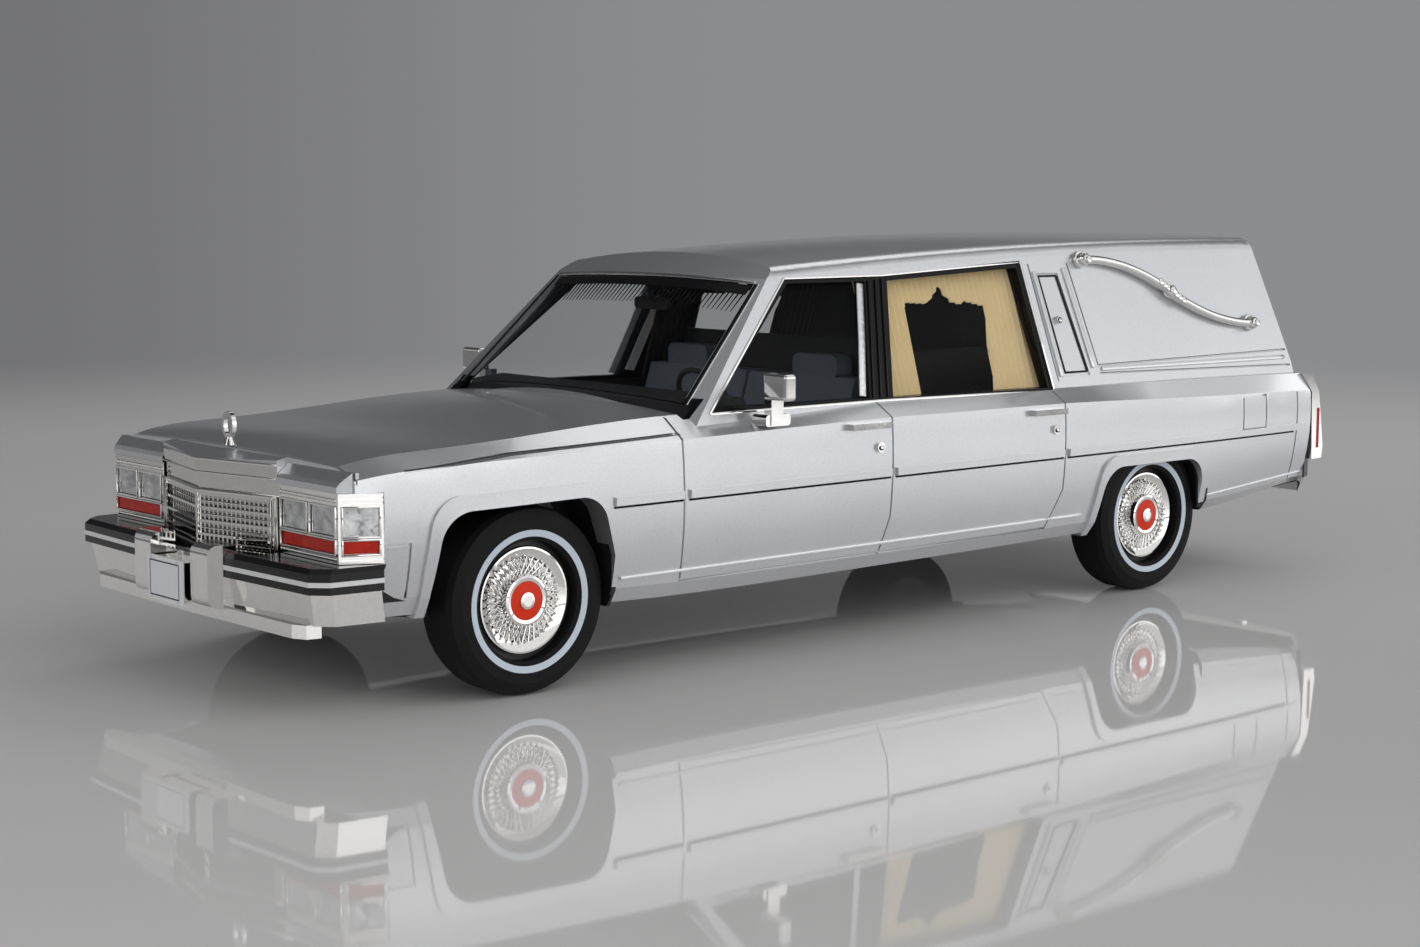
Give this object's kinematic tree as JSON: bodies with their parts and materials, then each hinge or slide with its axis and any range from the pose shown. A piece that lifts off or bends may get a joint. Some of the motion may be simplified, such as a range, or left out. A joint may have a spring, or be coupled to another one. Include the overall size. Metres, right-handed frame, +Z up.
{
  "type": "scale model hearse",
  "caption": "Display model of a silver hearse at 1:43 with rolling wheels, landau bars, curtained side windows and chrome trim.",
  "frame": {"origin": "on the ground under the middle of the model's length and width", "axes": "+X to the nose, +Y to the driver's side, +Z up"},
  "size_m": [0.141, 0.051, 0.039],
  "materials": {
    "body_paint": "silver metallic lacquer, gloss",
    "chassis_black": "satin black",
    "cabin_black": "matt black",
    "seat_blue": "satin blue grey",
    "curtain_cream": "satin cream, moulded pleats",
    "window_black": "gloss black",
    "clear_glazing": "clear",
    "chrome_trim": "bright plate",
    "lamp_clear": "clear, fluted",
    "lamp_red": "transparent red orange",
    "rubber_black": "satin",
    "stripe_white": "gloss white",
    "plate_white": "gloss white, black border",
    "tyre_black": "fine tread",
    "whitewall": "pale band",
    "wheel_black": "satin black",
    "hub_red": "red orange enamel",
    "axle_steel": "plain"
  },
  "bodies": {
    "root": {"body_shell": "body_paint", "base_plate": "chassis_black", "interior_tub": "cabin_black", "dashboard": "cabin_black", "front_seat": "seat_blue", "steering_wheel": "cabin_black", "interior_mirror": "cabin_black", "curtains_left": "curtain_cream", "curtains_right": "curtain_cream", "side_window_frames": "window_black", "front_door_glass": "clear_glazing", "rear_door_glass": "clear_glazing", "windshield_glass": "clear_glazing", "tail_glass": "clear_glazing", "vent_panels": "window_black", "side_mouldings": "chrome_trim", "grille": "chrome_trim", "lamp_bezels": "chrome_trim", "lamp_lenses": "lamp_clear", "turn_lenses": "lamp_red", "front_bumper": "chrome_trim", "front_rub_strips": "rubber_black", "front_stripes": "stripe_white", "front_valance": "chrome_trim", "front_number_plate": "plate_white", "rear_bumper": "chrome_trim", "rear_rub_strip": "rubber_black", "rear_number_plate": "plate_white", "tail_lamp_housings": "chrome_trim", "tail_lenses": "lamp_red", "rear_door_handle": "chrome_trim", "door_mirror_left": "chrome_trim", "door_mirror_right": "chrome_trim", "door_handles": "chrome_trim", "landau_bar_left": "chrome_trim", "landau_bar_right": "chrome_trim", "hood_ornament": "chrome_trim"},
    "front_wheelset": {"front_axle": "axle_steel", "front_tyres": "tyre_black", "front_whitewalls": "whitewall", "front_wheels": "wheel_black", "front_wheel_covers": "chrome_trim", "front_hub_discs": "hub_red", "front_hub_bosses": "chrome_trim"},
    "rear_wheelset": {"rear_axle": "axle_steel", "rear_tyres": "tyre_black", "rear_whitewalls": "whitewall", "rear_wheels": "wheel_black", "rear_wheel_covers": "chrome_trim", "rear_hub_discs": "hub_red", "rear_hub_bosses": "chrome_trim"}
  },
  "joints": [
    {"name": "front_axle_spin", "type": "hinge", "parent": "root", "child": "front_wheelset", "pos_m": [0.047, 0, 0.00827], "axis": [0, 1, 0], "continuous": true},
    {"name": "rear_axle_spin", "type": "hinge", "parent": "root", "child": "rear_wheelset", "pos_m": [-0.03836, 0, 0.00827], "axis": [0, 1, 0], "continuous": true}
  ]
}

----

• WHAT IS EXPECTED: Of the lines in the data, how many contain the word "materials"? Provide the number and nothing further.

• SOLUTION TO THIS PROBLEM: 2